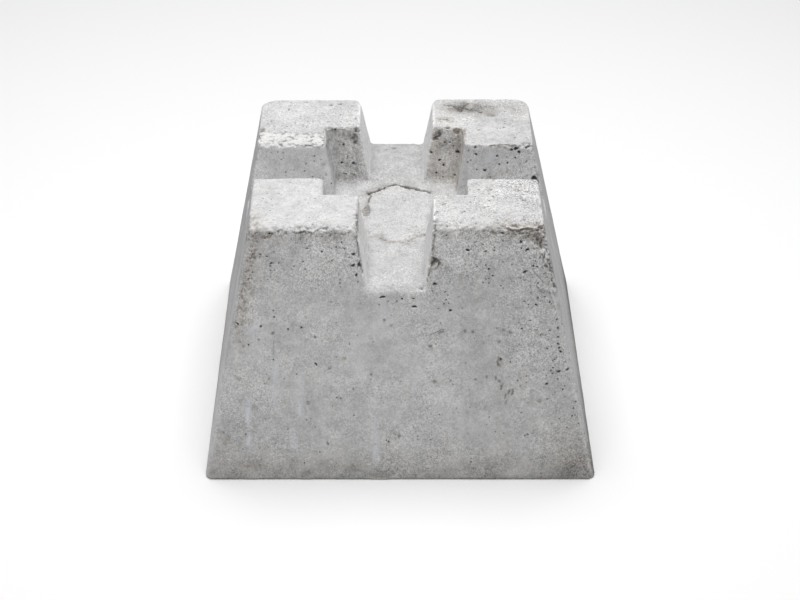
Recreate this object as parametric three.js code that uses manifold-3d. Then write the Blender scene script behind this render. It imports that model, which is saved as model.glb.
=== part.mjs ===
// Concrete pier block: one cast frustum that carries a post or crossing joists.
// Millimetres, +Z up, origin on the ground at the middle of the square base.
import * as THREE from 'three';
import { mergeVertices } from 'three/addons/utils/BufferGeometryUtils.js';
import Module from 'manifold-3d';

const wasm = await Module();
wasm.setup();

// ---- body -------------------------------------------------------------
const BASE = 280; // side of the square foot (11 in)
const TOP = 203; // side of the square top (8 in)
const HEIGHT = 184; // 7 1/4 in
const LEAN = -3.3; // the casting leans: its top sits this far along X
const R_BASE = 7.5; // rounding of the upright corners at the foot
const R_TOP = 9; // and at the top
const EDGE = 3; // rounding of the top's outer edge
const FOOT = 2; // worn arris round the foot
const CORNER_SEGMENTS = 5;

// ---- cross of tapered slots, for 38 mm joists ---------------------------
const SLOT_FLOOR = 142; // height of the slots' and the socket's floor
const SLOT_BOTTOM = 41; // width at the floor
const SLOT_TOP = 54.5; // width at the top
const SLOT_ROOT = 2; // fillet between floor and wall
const LIP = 2.5; // rounding where a slot's wall meets the top
const MOUTH = 4.5; // worn rounding of the floor where a slot leaves the side

// ---- square socket in the middle, for an 89 mm post ---------------------
const SOCKET_BOTTOM = 91; // side at the floor
const SOCKET_TOP = 103.5; // side at the top
const R_SOCKET = 3; // rounding of the socket's upright corners

// ---- chips broken from the casting: middle, half sizes and turn -----------
// The post nearest the viewer's left is front_left: front is -Y, left is -X.
const CHIPS = [
  { name: 'front_right_corner', at: [97, -104, 179], size: [7, 5, 8], turn: 0.5 },
  { name: 'front_right_edge', at: [80, -102.5, 185], size: [17, 3, 3.4], turn: 0.03 },
  { name: 'front_left_edge', at: [-70, -103.5, 184], size: [21, 2.6, 3], turn: -0.02 },
  { name: 'slot_mouth_gouge', at: [22, -108, 160], size: [5.5, 4.5, 4.2], turn: -0.4 },
  { name: 'back_left_front_edge', at: [-78, 25.5, 185.5], size: [25, 5, 4], turn: 0.02 },
  { name: 'back_left_corner', at: [-104, 50, 184], size: [4, 5, 4.5], turn: 0.3 },
  { name: 'back_left_socket_corner', at: [-31, 51, 180], size: [6, 4, 7], turn: 0.2 },
  { name: 'back_right_socket_corner', at: [25, 51, 179], size: [6, 4, 5], turn: 0.1 },
  { name: 'back_right_front_edge', at: [90, 26, 184], size: [11, 3.6, 4], turn: -0.03 },
  { name: 'back_right_slot_end', at: [103.5, 22, 154], size: [3.6, 3.4, 4.4], turn: 0 },
];
const CHIP_ROUGHNESS = 0.16; // how far a chip's facets wander from an ellipsoid

// ---- helpers -------------------------------------------------------------
const lerp = (a, b, t) => a + (b - a) * t;

function solidOf(geometry) {
  const g = geometry.index ? geometry.toNonIndexed() : geometry.clone();
  for (const name of Object.keys(g.attributes)) if (name !== 'position') g.deleteAttribute(name);
  const merged = mergeVertices(g, 1e-4);
  return new wasm.Manifold(
    new wasm.Mesh({
      numProp: 3,
      vertProperties: new Float32Array(merged.attributes.position.array),
      triVerts: new Uint32Array(merged.index.array),
    }),
  );
}

function geometryOf(solid) {
  const mesh = solid.getMesh();
  const g = new THREE.BufferGeometry();
  g.setAttribute('position', new THREE.BufferAttribute(new Float32Array(mesh.vertProperties), 3));
  g.setIndex(new THREE.BufferAttribute(new Uint32Array(mesh.triVerts), 1));
  g.computeVertexNormals();
  return g;
}

// A rounded square's outline: each point has its corner's signs and its direction from the
// middle of that corner's arc, so that each level can size the square and the arcs apart.
function squareRing(segments) {
  const ring = [];
  for (let q = 0; q < 4; q++) {
    const sx = q === 0 || q === 3 ? 1 : -1;
    const sy = q < 2 ? 1 : -1;
    for (let i = 0; i <= segments; i++) {
      const a = (q + i / segments) * (Math.PI / 2);
      ring.push({ sx, sy, cx: Math.cos(a), cy: Math.sin(a) });
    }
  }
  return ring;
}

// Extrudes the ring as a shape, then gives each level its own half side, radius, height and shift.
function taperedSquare(levels, segments = CORNER_SEGMENTS) {
  const ring = squareRing(segments);
  const unit = ring.map((p) => new THREE.Vector2(p.sx * 2 + p.cx, p.sy * 2 + p.cy));
  const g = new THREE.ExtrudeGeometry(new THREE.Shape(unit), {
    depth: levels.length - 1,
    steps: levels.length - 1,
    bevelEnabled: false,
  });
  const pos = g.attributes.position;
  for (let i = 0; i < pos.count; i++) {
    const level = levels[Math.round(pos.getZ(i))];
    const x = pos.getX(i);
    const y = pos.getY(i);
    const sx = Math.sign(x);
    const sy = Math.sign(y);
    const inner = level.half - level.radius;
    pos.setXYZ(
      i,
      sx * inner + (x - sx * 2) * level.radius + level.shift,
      sy * inner + (y - sy * 2) * level.radius,
      level.z,
    );
  }
  return g;
}

const leanAt = (z) => (LEAN * z) / HEIGHT;
const sideAt = (z) => lerp(BASE, TOP, z / HEIGHT) / 2;
const radiusAt = (z) => lerp(R_BASE, R_TOP, z / HEIGHT);

// ---- the frustum, with its worn foot and rounded top edge -------------------
const bodyLevels = [];
for (const t of [0, 0.5, 1]) {
  const z = FOOT * t;
  const inset = FOOT * 0.5 * (1 - Math.sqrt(1 - (1 - t) * (1 - t)));
  bodyLevels.push({ z, half: sideAt(z) - inset, radius: radiusAt(z), shift: leanAt(z) });
}
for (const t of [0.25, 0.5, 0.75]) {
  const z = lerp(FOOT, HEIGHT - EDGE, t);
  bodyLevels.push({ z, half: sideAt(z), radius: radiusAt(z), shift: leanAt(z) });
}
for (let i = 0; i <= 4; i++) {
  const a = (i / 4) * (Math.PI / 2);
  const z = HEIGHT - EDGE + EDGE * Math.sin(a);
  bodyLevels.push({
    z,
    half: sideAt(HEIGHT - EDGE) - EDGE * (1 - Math.cos(a)) - (EDGE * Math.sin(a) * (BASE - TOP)) / (2 * HEIGHT) / 2,
    radius: radiusAt(z),
    shift: leanAt(z),
  });
}
let block = solidOf(taperedSquare(bodyLevels));

// ---- slots ------------------------------------------------------------------
// A slot's section, from its floor's fillets up its tapered walls to its rounded lips.
function slotSection() {
  const half = SLOT_BOTTOM / 2;
  const rise = HEIGHT - SLOT_FLOOR;
  const slope = (SLOT_TOP - SLOT_BOTTOM) / 2 / rise;
  const right = [];
  for (let i = 0; i <= 3; i++) {
    const a = (i / 3) * (Math.PI / 2);
    const up = SLOT_ROOT * (1 - Math.cos(a));
    right.push([half - SLOT_ROOT + SLOT_ROOT * Math.sin(a) + slope * up, SLOT_FLOOR + up]);
  }
  for (let i = 0; i <= 3; i++) {
    const a = (i / 3) * (Math.PI / 2);
    const up = HEIGHT - LIP + LIP * Math.sin(a);
    right.push([half + slope * (up - SLOT_FLOOR) + LIP * (1 - Math.cos(a)), up]);
  }
  const last = right[right.length - 1];
  right.push([last[0], HEIGHT + 20]);
  const left = right.map(([x, z]) => [-x, z]).reverse();
  return new THREE.Shape([...right, ...left].map(([x, z]) => new THREE.Vector2(x, z)));
}

// Steps along a slot, closer together where its mouth rounds over.
const faceAtFloor = sideAt(SLOT_FLOOR);
const mouthSteps = [];
for (const side of [-1, 1]) {
  for (const t of [0, 0.25, 0.5, 0.75, 1, 4]) mouthSteps.push(side * (faceAtFloor - MOUTH + MOUTH * t));
}
mouthSteps.sort((a, b) => a - b);

function slotCutter() {
  const g = new THREE.ExtrudeGeometry(slotSection(), {
    depth: mouthSteps.length - 1,
    steps: mouthSteps.length - 1,
    bevelEnabled: false,
  });
  const pos = g.attributes.position;
  for (let i = 0; i < pos.count; i++) {
    const along = mouthSteps[Math.round(pos.getZ(i))];
    const across = pos.getX(i);
    let up = pos.getY(i);
    const over = Math.max(0, Math.abs(along) - (faceAtFloor - MOUTH));
    // the floor rolls down at the mouth
    const drop = over <= MOUTH ? MOUTH * 0.8 * (1 - Math.sqrt(1 - (over / MOUTH) ** 2)) : MOUTH * 0.8;
    const share = Math.max(0, 1 - (up - SLOT_FLOOR) / (SLOT_ROOT * 2));
    up -= drop * share;
    pos.setXYZ(i, across, -along, up);
  }
  return g;
}

const slotAlongY = slotCutter();
slotAlongY.translate(leanAt(SLOT_FLOOR), 0, 0);
const slotAlongX = slotCutter();
slotAlongX.rotateZ(Math.PI / 2);
slotAlongX.translate(leanAt(SLOT_FLOOR), 0, 0);
block = block.subtract(solidOf(slotAlongY));
block = block.subtract(solidOf(slotAlongX));

// ---- socket -----------------------------------------------------------------
const socketLevels = [];
for (let i = 0; i <= 3; i++) {
  const a = (i / 3) * (Math.PI / 2);
  const up = SLOT_ROOT * (1 - Math.cos(a));
  socketLevels.push({
    z: SLOT_FLOOR + up,
    half: SOCKET_BOTTOM / 2 - SLOT_ROOT + SLOT_ROOT * Math.sin(a),
    radius: R_SOCKET,
    shift: leanAt(SLOT_FLOOR),
  });
}
for (let i = 0; i <= 3; i++) {
  const a = (i / 3) * (Math.PI / 2);
  const z = HEIGHT - LIP + LIP * Math.sin(a);
  socketLevels.push({
    z,
    half: lerp(SOCKET_BOTTOM, SOCKET_TOP, (z - SLOT_FLOOR) / (HEIGHT - SLOT_FLOOR)) / 2 + LIP * (1 - Math.cos(a)),
    radius: R_SOCKET,
    shift: leanAt(z),
  });
}
const rim = socketLevels[socketLevels.length - 1];
socketLevels.push({ ...rim, z: HEIGHT + 20 });
block = block.subtract(solidOf(taperedSquare(socketLevels)));

// ---- chips -------------------------------------------------------------------
// A lump with uneven facets, whose wander depends only on where its corner points.
function chipCutter({ at, size, turn }, seed) {
  const g = mergeVertices(
    (() => {
      const ball = new THREE.IcosahedronGeometry(1, 2);
      ball.deleteAttribute('normal');
      ball.deleteAttribute('uv');
      return ball;
    })(),
    1e-4,
  );
  const pos = g.attributes.position;
  for (let i = 0; i < pos.count; i++) {
    const [x, y, z] = [pos.getX(i), pos.getY(i), pos.getZ(i)];
    const wander =
      Math.sin(5.1 * x + 2.3 * seed) * Math.cos(4.3 * y - 1.7 * seed) + 0.6 * Math.sin(7.7 * z + 3.1 * x + seed);
    const r = 1 + CHIP_ROUGHNESS * wander;
    pos.setXYZ(i, x * r * size[0], y * r * size[1], z * r * size[2]);
  }
  g.rotateZ(turn);
  g.translate(...at);
  return g;
}
CHIPS.forEach((chip, i) => {
  block = block.subtract(solidOf(chipCutter(chip, i + 1)));
});

// ---- the part ------------------------------------------------------------------
const concrete = new THREE.MeshStandardMaterial({ color: 0xa9a8a5, roughness: 0.92, metalness: 0 });
const pierBlock = new THREE.Mesh(geometryOf(block), concrete);
pierBlock.name = 'pier_block';

const group = new THREE.Group();
group.add(pierBlock);

export default group;
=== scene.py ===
import math

import bpy
import numpy as np
from mathutils import Matrix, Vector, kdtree


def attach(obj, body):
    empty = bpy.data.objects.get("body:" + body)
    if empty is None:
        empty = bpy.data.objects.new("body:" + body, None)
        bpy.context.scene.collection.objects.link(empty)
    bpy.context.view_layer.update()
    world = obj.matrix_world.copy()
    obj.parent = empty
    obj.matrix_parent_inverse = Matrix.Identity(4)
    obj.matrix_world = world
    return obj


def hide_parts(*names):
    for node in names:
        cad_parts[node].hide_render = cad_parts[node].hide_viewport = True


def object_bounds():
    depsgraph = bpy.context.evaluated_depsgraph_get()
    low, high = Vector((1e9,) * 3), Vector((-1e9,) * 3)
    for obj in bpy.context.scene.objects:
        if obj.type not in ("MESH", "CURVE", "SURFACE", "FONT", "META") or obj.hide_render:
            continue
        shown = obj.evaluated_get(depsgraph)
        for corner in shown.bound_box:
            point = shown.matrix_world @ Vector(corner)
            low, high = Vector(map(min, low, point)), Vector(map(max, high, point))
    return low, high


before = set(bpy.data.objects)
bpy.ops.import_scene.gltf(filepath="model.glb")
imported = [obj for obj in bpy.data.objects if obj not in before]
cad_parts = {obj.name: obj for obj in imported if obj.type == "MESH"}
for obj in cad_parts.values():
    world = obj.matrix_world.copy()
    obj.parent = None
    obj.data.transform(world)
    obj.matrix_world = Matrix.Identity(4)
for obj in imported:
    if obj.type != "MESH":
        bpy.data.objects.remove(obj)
CAD_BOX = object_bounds()

# ---------------------------------------------------------------------------
# Sizes, in millimetres. The block is one casting: a square frustum with a cross
# of tapered slots round a square socket. Front is -Y, left is -X.
# ---------------------------------------------------------------------------
FOOT_HALF, TOP_HALF, HEIGHT = 139.75, 101.6, 183.95
FRUSTUM_HEIGHT = 184.0
LEAN = -3.3
FLOOR_Z = 142.0
SLOPE = (TOP_HALF - FOOT_HALF) / FRUSTUM_HEIGHT
SIDE_COS = 1 / math.hypot(1, SLOPE)

rng = np.random.default_rng(57)


# ---------------------------------------------------------------------------
# Noise on arrays of points
# ---------------------------------------------------------------------------
def hashed(ix, iy, iz, seed):
    h = (
        ix.astype(np.uint32) * np.uint32(374761393)
        + iy.astype(np.uint32) * np.uint32(668265263)
        + iz.astype(np.uint32) * np.uint32(2246822519)
        + np.uint32((seed * 3266489917) & 0xFFFFFFFF)
    )
    h = (h ^ (h >> np.uint32(13))) * np.uint32(1274126177)
    h = (h ^ (h >> np.uint32(16))) * np.uint32(2654435761)
    return h ^ (h >> np.uint32(15))


GRADS = np.array(
    [
        (1, 1, 0), (-1, 1, 0), (1, -1, 0), (-1, -1, 0),
        (1, 0, 1), (-1, 0, 1), (1, 0, -1), (-1, 0, -1),
        (0, 1, 1), (0, -1, 1), (0, 1, -1), (0, -1, -1),
        (1, 1, 0), (-1, 1, 0), (0, -1, 1), (0, -1, -1),
    ],
    np.float64,
)


def noise(p, size, seed=0):
    """Gradient noise, about -1 to 1, with features of this size."""
    q = p / size + 1000.37 + 17.31 * seed
    base = np.floor(q).astype(np.int64)
    f = q - base
    u = f * f * f * (f * (f * 6 - 15) + 10)
    total = np.zeros(len(p))
    for dx in (0, 1):
        wx = u[:, 0] if dx else 1 - u[:, 0]
        for dy in (0, 1):
            wy = u[:, 1] if dy else 1 - u[:, 1]
            for dz in (0, 1):
                wz = u[:, 2] if dz else 1 - u[:, 2]
                g = GRADS[hashed(base[:, 0] + dx, base[:, 1] + dy, base[:, 2] + dz, seed) & np.uint32(15)]
                d = g[:, 0] * (f[:, 0] - dx) + g[:, 1] * (f[:, 1] - dy) + g[:, 2] * (f[:, 2] - dz)
                total += wx * wy * wz * d
    return total * 1.4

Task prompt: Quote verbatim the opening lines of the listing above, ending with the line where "const R_SOCKET = 3;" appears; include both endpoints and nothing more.

Expected answer:
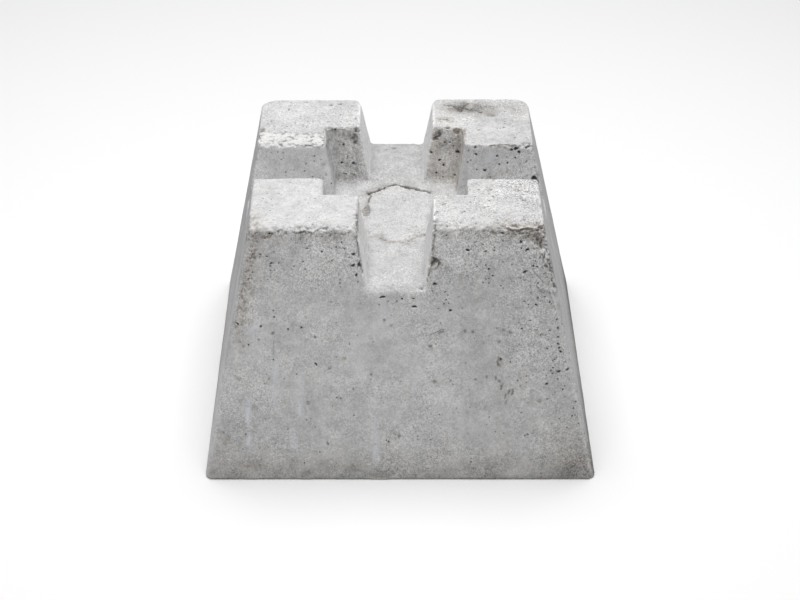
Recreate this object as parametric three.js code that uses manifold-3d. Then write the Blender scene script behind this render. It imports that model, which is saved as model.glb.
=== part.mjs ===
// Concrete pier block: one cast frustum that carries a post or crossing joists.
// Millimetres, +Z up, origin on the ground at the middle of the square base.
import * as THREE from 'three';
import { mergeVertices } from 'three/addons/utils/BufferGeometryUtils.js';
import Module from 'manifold-3d';

const wasm = await Module();
wasm.setup();

// ---- body -------------------------------------------------------------
const BASE = 280; // side of the square foot (11 in)
const TOP = 203; // side of the square top (8 in)
const HEIGHT = 184; // 7 1/4 in
const LEAN = -3.3; // the casting leans: its top sits this far along X
const R_BASE = 7.5; // rounding of the upright corners at the foot
const R_TOP = 9; // and at the top
const EDGE = 3; // rounding of the top's outer edge
const FOOT = 2; // worn arris round the foot
const CORNER_SEGMENTS = 5;

// ---- cross of tapered slots, for 38 mm joists ---------------------------
const SLOT_FLOOR = 142; // height of the slots' and the socket's floor
const SLOT_BOTTOM = 41; // width at the floor
const SLOT_TOP = 54.5; // width at the top
const SLOT_ROOT = 2; // fillet between floor and wall
const LIP = 2.5; // rounding where a slot's wall meets the top
const MOUTH = 4.5; // worn rounding of the floor where a slot leaves the side

// ---- square socket in the middle, for an 89 mm post ---------------------
const SOCKET_BOTTOM = 91; // side at the floor
const SOCKET_TOP = 103.5; // side at the top
const R_SOCKET = 3; // rounding of the socket's upright corners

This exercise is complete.